Always check the regulator’s official website to confirm if a broker is truly licensed.

Unrealistic Promises

Be wary of brokers that advertise:

  • Guaranteed profits
  • Zero risk trading
  • Make $1,000 per day

The forex market is risky, and no legitimate broker will promise guaranteed returns. If it sounds too good to be true, it usually is.

Problems With Withdrawals

A classic scam tactic is making it easy to deposit money but extremely difficult to withdraw it. Some brokers delay withdrawals, demand extra fees, or simply stop responding once you request your money back.

Before depositing large amounts, test the broker with a small withdrawal.

Poor or Pushy Customer Support

Scam brokers often use aggressive sales tactics. If a broker constantly pressures you to deposit more, calls you every day, or refuses to answer direct questions, it’s a huge red flag. Reliable brokers offer professional support, not high-pressure sales pitches.

No Transparency in Fees and Spreads

Legitimate brokers clearly publish their fees, spreads, and trading conditions. Scam brokers often hide charges or suddenly increase spreads to wipe out traders’ accounts.

Always read the broker’s terms and conditions carefully before trading.

Fake Reviews and Testimonials

Many scam brokers flood the internet with fake positive reviews to appear trustworthy. Look for reviews on trusted websites and forums, and pay attention to consistent complaints (like withdrawal problems).

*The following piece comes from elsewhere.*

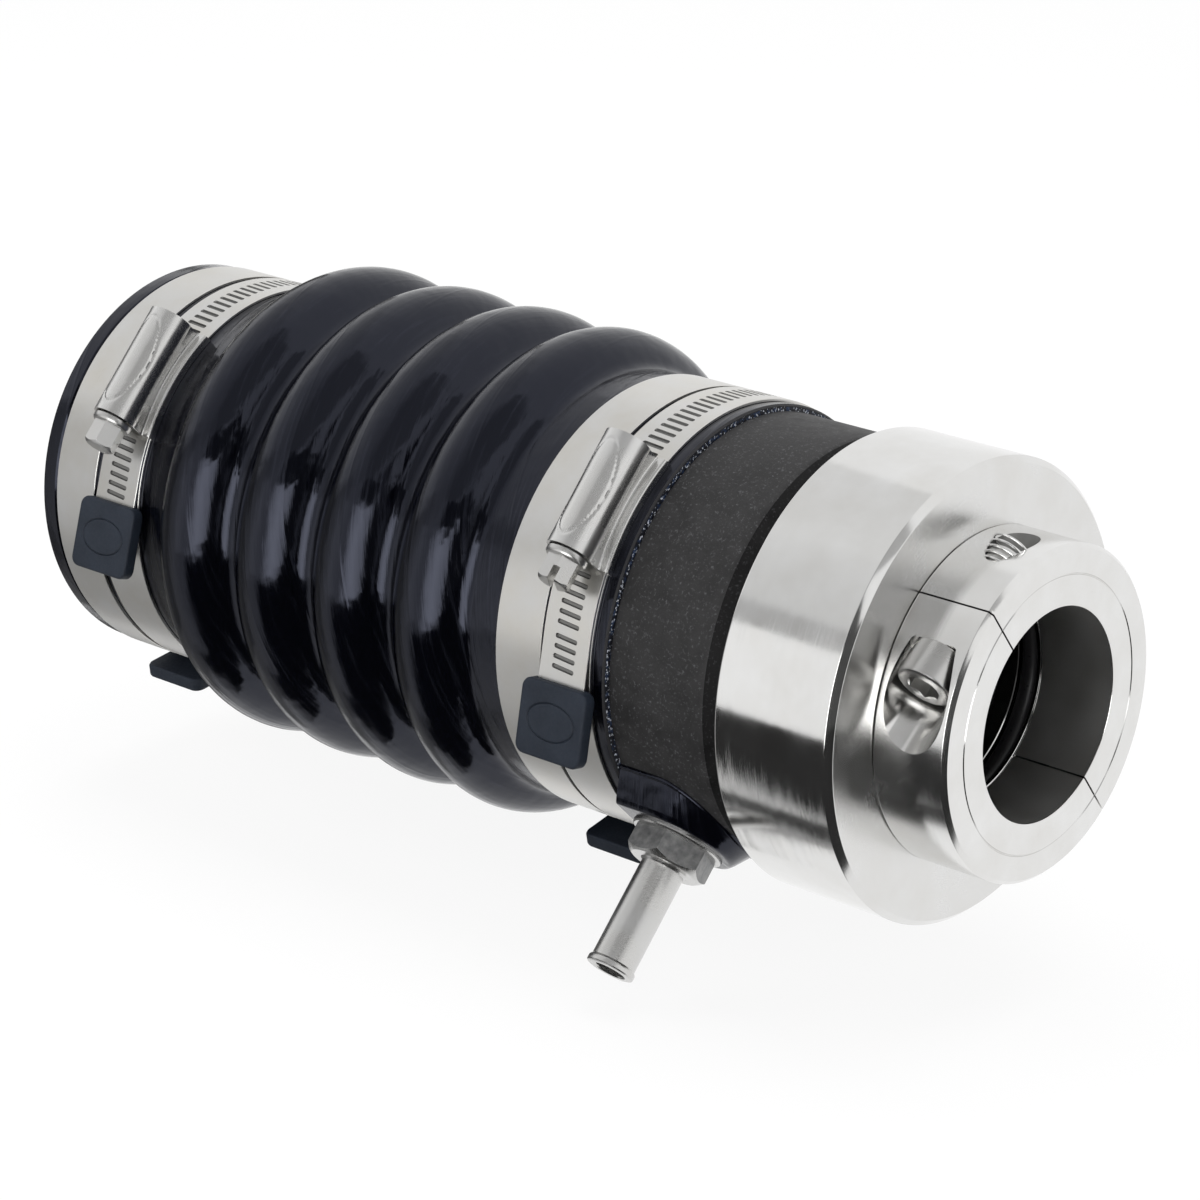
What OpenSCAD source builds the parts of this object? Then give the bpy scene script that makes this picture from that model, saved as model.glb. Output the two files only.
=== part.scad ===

Overly Complicated Bonuses

Some scam brokers lure traders with massive deposit bonuses. The catch? They lock your funds with unrealistic trading volume requirements, making it nearly impossible to withdraw your money.

How to Protect Yourself

  • Do your research: Check multiple sources before choosing a broker.
  • Verify regulation: Always confirm the license with the regulator’s database.
  • Start small: Test deposits and withdrawals before committing larger amounts.
  • Stick with well-known names: Brokers with a long history and strong regulation are far safer.

Final Thoughts

The forex industry is legitimate, but scams are still out there. By learning how to spot the warning signs, you can protect your hard-earned money and trade with confidence. Always remember: a trusted, regulated broker is the foundation of your trading success.